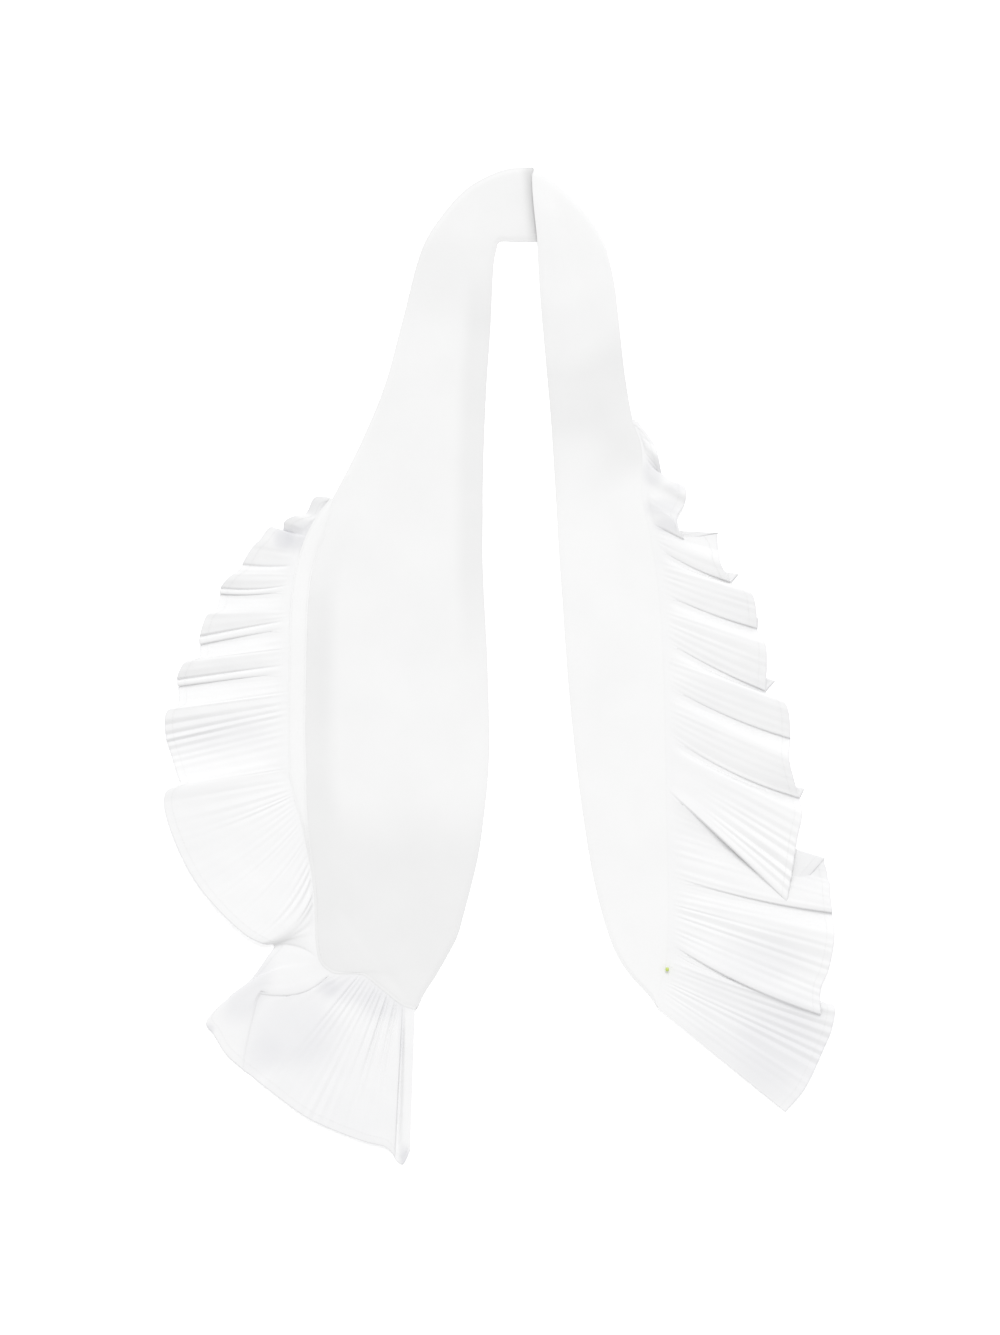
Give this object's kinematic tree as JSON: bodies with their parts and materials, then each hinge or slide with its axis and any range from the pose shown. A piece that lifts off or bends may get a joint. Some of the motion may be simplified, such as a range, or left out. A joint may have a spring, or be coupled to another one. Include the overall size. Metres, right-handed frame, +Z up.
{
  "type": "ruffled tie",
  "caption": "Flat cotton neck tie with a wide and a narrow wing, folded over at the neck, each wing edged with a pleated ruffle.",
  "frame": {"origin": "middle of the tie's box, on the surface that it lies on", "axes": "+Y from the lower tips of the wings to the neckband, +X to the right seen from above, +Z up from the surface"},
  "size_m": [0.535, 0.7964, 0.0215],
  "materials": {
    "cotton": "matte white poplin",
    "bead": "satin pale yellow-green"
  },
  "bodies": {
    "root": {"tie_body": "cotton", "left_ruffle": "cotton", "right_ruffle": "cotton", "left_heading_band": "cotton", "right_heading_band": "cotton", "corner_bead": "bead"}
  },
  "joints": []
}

════

> Written instruction: Output every line above without altering anything.

> Response for this exercise:
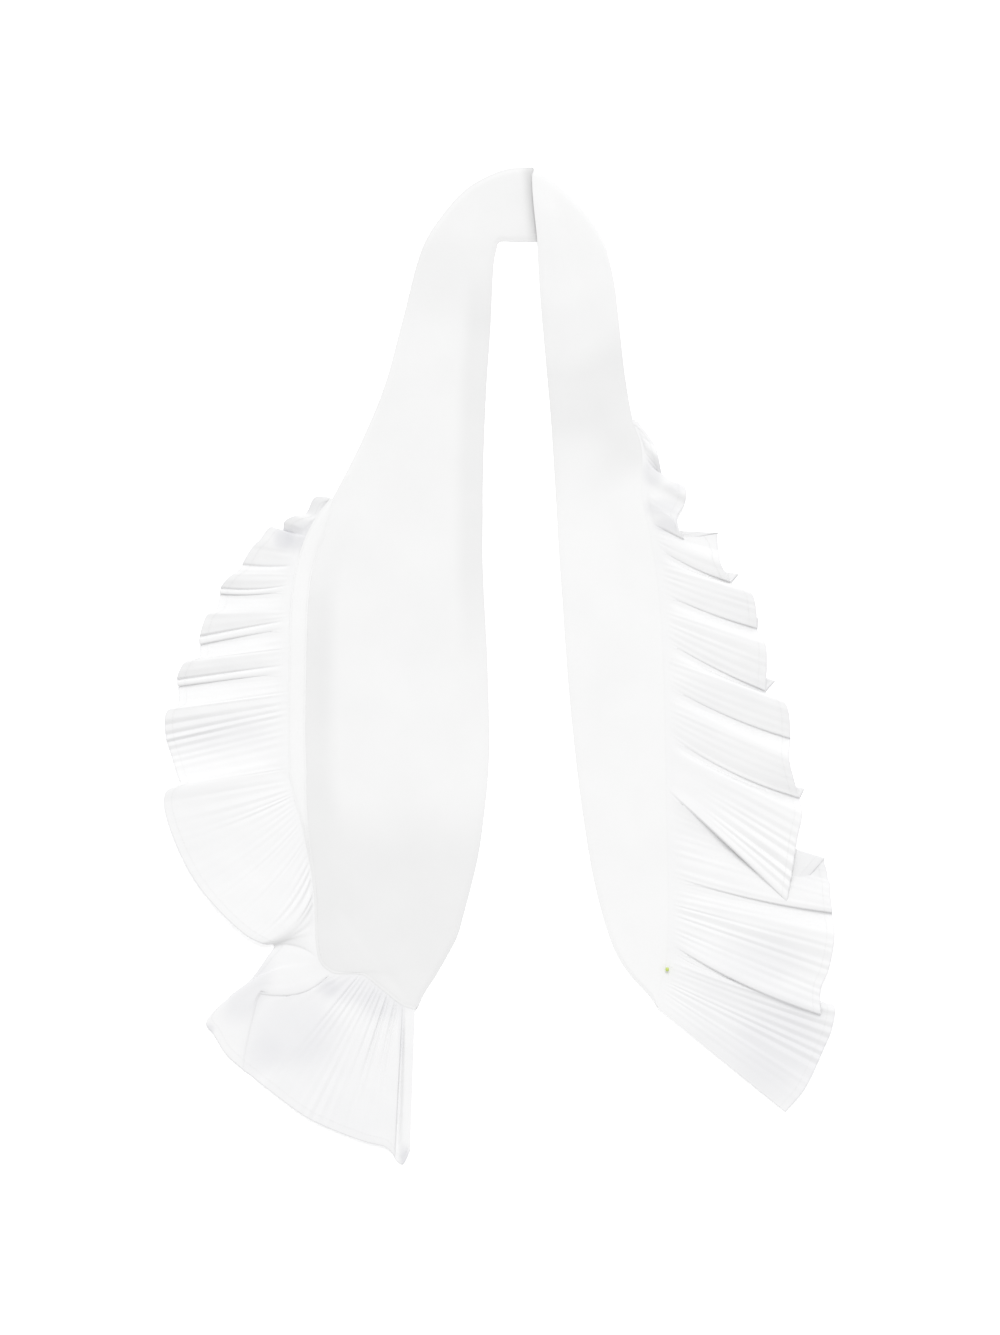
Give this object's kinematic tree as JSON: bodies with their parts and materials, then each hinge or slide with its axis and any range from the pose shown. A piece that lifts off or bends may get a joint. Some of the motion may be simplified, such as a range, or left out. A joint may have a spring, or be coupled to another one. Include the overall size. Metres, right-handed frame, +Z up.
{
  "type": "ruffled tie",
  "caption": "Flat cotton neck tie with a wide and a narrow wing, folded over at the neck, each wing edged with a pleated ruffle.",
  "frame": {"origin": "middle of the tie's box, on the surface that it lies on", "axes": "+Y from the lower tips of the wings to the neckband, +X to the right seen from above, +Z up from the surface"},
  "size_m": [0.535, 0.7964, 0.0215],
  "materials": {
    "cotton": "matte white poplin",
    "bead": "satin pale yellow-green"
  },
  "bodies": {
    "root": {"tie_body": "cotton", "left_ruffle": "cotton", "right_ruffle": "cotton", "left_heading_band": "cotton", "right_heading_band": "cotton", "corner_bead": "bead"}
  },
  "joints": []
}